While the fall in the US market has not been quite as pronounced in the recent period, the Dow is down some 29 percent from its all-time high in January 2000 and the Nasdaq is down 73 percent from its peak in March 2000.

The lack of business confidence reflected in falling share markets will see cuts to investment, adding to the downward pressure on growth rates and profits. As an article in the Financial Times of January 24 noted: “Companies across the board are responding to a more chastened investment environment by cutting back on capital expenditure, as few see much growth in their margins. Many sectors are plagued with over-capacity and companies are focused on paying off debt to improve their credit ratings. That is likely to put a brake on big increases in profits.”

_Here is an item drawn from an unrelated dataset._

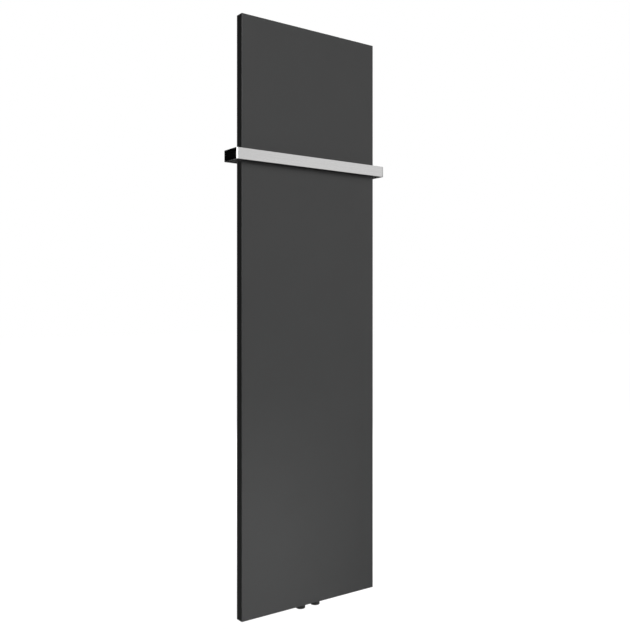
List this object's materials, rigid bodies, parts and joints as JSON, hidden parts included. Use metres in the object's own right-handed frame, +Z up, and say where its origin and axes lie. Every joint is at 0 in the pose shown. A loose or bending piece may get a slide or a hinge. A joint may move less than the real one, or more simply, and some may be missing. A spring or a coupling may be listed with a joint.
{
  "type": "vertical panel radiator",
  "caption": "Tall flat-fronted central heating radiator with a wrap-round towel rail, hung on wall hooks and fed by two threaded sockets under its middle.",
  "frame": {"origin": "midway between the towel rail's front and the wall, on the centre line, level with the mouths of the two pipe sockets", "axes": "+Z up, -Y out into the room, +Y to the wall, +X to the right seen from the room"},
  "size_m": [0.502, 0.09, 1.61],
  "materials": {
    "powder_coat": "smooth satin anthracite powder coat",
    "bracket_coat": "satin anthracite powder coat",
    "brushed_rail": "finely brushed along its length",
    "stainless_screw": "plain stainless",
    "zinc_plate": "bright zinc plate",
    "nickel_brass": "nickel-plated brass",
    "seal_rubber": "matt",
    "nozzle_plastic": "moulded white",
    "liner_plastic": "moulded black"
  },
  "bodies": {
    "wall_hooks": {"wall_bracket_lower_left": "bracket_coat", "wall_bracket_lower_right": "bracket_coat", "wall_bracket_upper_left": "bracket_coat", "wall_bracket_upper_right": "bracket_coat", "bracket_liners": "liner_plastic"},
    "radiator": {"front_panel": "powder_coat", "top_header": "powder_coat", "bottom_header": "powder_coat", "header_end_caps": "powder_coat", "flow_divider": "powder_coat", "supply_socket": "powder_coat", "return_socket": "powder_coat", "vent_boss": "powder_coat", "rear_rail_left": "powder_coat", "rear_rail_right": "powder_coat", "rail_spacers": "powder_coat", "water_tube_1": "powder_coat", "water_tube_2": "powder_coat", "water_tube_3": "powder_coat", "water_tube_4": "powder_coat", "water_tube_5": "powder_coat", "water_tube_6": "powder_coat", "hanger_nuts": "zinc_plate", "hanger_bolts": "zinc_plate", "vent_plug": "nickel_brass", "vent_seal": "seal_rubber"},
    "vent_spindle": {"vent_spindle": "nickel_brass"},
    "vent_nozzle": {"vent_nozzle": "nozzle_plastic"},
    "towel_rail": {"towel_rail": "brushed_rail"},
    "clamp_screw_left": {"clamp_screw_left": "stainless_screw"},
    "clamp_screw_right": {"clamp_screw_right": "stainless_screw"},
    "clamp_nut_left": {"clamp_nut_left": "zinc_plate"},
    "clamp_nut_right": {"clamp_nut_right": "zinc_plate"}
  },
  "joints": [
    {"name": "radiator_lift", "type": "slide", "parent": "wall_hooks", "child": "radiator", "axis": [0, 0, 1], "range_m": [0, 0.014]},
    {"name": "towel_rail_slide", "type": "slide", "parent": "radiator", "child": "towel_rail", "axis": [0, 0, 1], "range_m": [-0.97, 0.17]},
    {"name": "vent_spindle_turn", "type": "hinge", "parent": "radiator", "child": "vent_spindle", "pos_m": [0.175, -0.0105, 1.6], "axis": [0, 0, 1], "range_deg": [0, 540]},
    {"name": "vent_nozzle_turn", "type": "hinge", "parent": "radiator", "child": "vent_nozzle", "pos_m": [0.175, -0.0105, 1.6], "axis": [0, 0, 1], "continuous": true},
    {"name": "clamp_screw_left_turn", "type": "hinge", "parent": "towel_rail", "child": "clamp_screw_left", "pos_m": [-0.15, 0.022, 1.237], "axis": [0, 1, 0], "range_deg": [0, 720]},
    {"name": "clamp_nut_left_travel", "type": "slide", "parent": "towel_rail", "child": "clamp_nut_left", "axis": [0, -1, 0], "range_m": [0, 0.002]},
    {"name": "clamp_screw_right_turn", "type": "hinge", "parent": "towel_rail", "child": "clamp_screw_right", "pos_m": [0.15, 0.022, 1.237], "axis": [0, 1, 0], "range_deg": [0, 720]},
    {"name": "clamp_nut_right_travel", "type": "slide", "parent": "towel_rail", "child": "clamp_nut_right", "axis": [0, -1, 0], "range_m": [0, 0.002]}
  ],
  "couplings": [
    {"joint": "clamp_screw_left_turn", "follows": "clamp_nut_left_travel", "rad_per_m": 6283.2},
    {"joint": "clamp_screw_right_turn", "follows": "clamp_nut_right_travel", "rad_per_m": 6283.2}
  ]
}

The social consequences of the downturn are reflected in the increase in unemployment. According to a report by the International Labor Office (ILO) released last week, about 20 million people worldwide lost their jobs in the past two years, bringing the jobless total to about 180 million.

ILO director general Juan Somavia said the dramatic deterioration in the world employment situation was “very disturbing” because of its “grave consequences for social and political stability in large parts of the world.”

Nowhere are these trends more clearly expressed than in the centre of world capitalism, the United States.

An analysis conducted by Jared Bernstein for the Economic Policy Institute shows that since the last economic peak in March 2001, the number of jobless has increased by 2.8 million. Compared with the end of 2000, there are now 2.1 million fewer private sector jobs, as “payrolls contracted not only over the recessionary year of 2001, but also over the alleged recovery year of 2002.” According to Bernstein, the fall in private sector jobs is “greater than any of the past three recession/recoveries,” while the average time spent unemployed is on the rise, having increased by more than five weeks since the fourth quarter of 2000.